Have I ever submitted the stuff? I admit. Yes. Paris Review. Agni. Atlantic Monthly. Like buying a lottery ticket. They receive 100,000 per year…which averages out to about 500 poems a day for the poor overwrought poetry editor who has her own mediocre poetry to write in her head while she peruses yours and does desk-yoga and texts her boyfriend, edits her grocery list and fantasizes about lunch.

I’ve got a friend, a fairly successful (i.e. ‘employed-as-writing-teacher') poet, who claims that you’ve got to subscribe to the ‘system’…you have to enroll in a university MFA program, network, pay academic dues in the form of tuition and your reward is maybe one piece published in the university literary journal---a poetic ‘foot’ in the door. An iambic or dactylic pass onto the next level… another publication…
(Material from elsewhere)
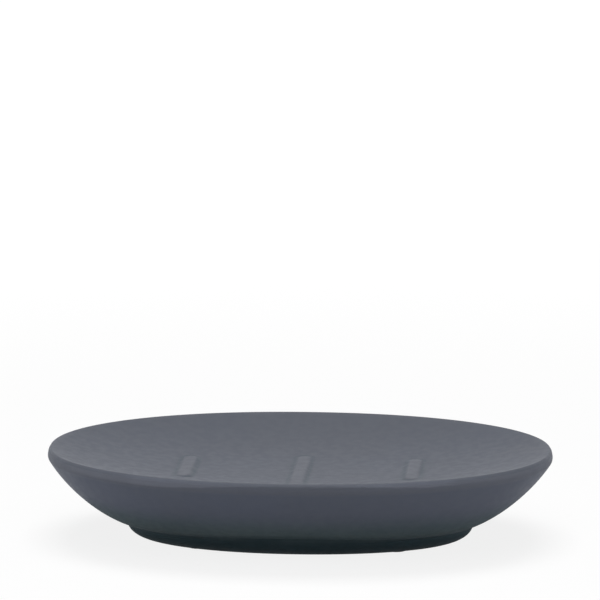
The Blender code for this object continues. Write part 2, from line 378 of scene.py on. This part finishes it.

I suppose I could lie, use the name of my friend… say I’ve been published years ago, that I’m recovering from an aneurism and have renewed my career which predates online verification, but I refuse. I am resigned to posthumous success at best. At least I won’t be there to receive the rejection letter.

Anyway, I confess I recently applied for a short-term Advanced Poetry Workshop. Although the title confuses, a local fairly decent poet was running this, requiring manuscript submission, a certain level of seriousness, etc. So I printed out, Xeroxed, submitted-in-triplicate. Paid the $10 fee against all personal principles. Actually got accepted, was told that for the privilege of paying $800 I could attend 4 afternoon sessions with this woman and 4 other aspiring poets. So I replied that I was so grateful for the opportunity of having my work read, which was worth $10, but was not in a financial position to come up with $800.

They replied, offered me the chance of a scholarship. 50% off. This converts to $25 an hour, to read probably mediocre poetry written by people who were willing to shell out $800 for an audience. What if I am unable to repress a sneer? What if there is someone in a wheelchair with ALS who is writing their fears and I am coldly ticking off dollars-per-minute regret? So I declined, again.

What am I willing to pay, they now asked me. Could they be desperate? Could it be they lack their quota? But they also assure me there is a huge waiting list. Move on to the waiters, I reply. I am just so sick of begging. I can’t fill out any more forms. The humiliation of being a musician had made this no longer possible. I’d rather play the subway than apply for a grant. I’d rather die with my one brilliant comment from the New York Times and my dysfunctional wasted career.

Besides, I smugly know better than anyone when my poetry sucks and it generally does. One or two can pass the six-month or one-year test, but most of them are pretty mediocre. At least I have the perspective to acknowledge my own mediocrity which is comforting, in a way, because there is always the chance I will break through this designation.

So tonight once again I will sit and struggle with lines and lyrics, I will consult my daily scribbles which I occasionally mistake for literary epiphany, and continue to envy the bank teller not only her nails but the fact that she is proud of her work and generously self-promotes to someone like me who has at most a 3 OR 4-digit account balance. Also I maybe envy the fact that she has something to send her relatives for Christmas because despite my constant gigs and efforts, it has been years since I’ve had any kind of ‘product’.

And if there’s anyone out there reading, I am not going to offer the satisfaction here of a link or an appended poem. You’ll have to wait for the posthumous volume. Unless, of course, I win the poet’s lottery (laureattery?). Incidentally, do any of you know which fine contemporary poet is credited for ‘Gotta be in it to win it’?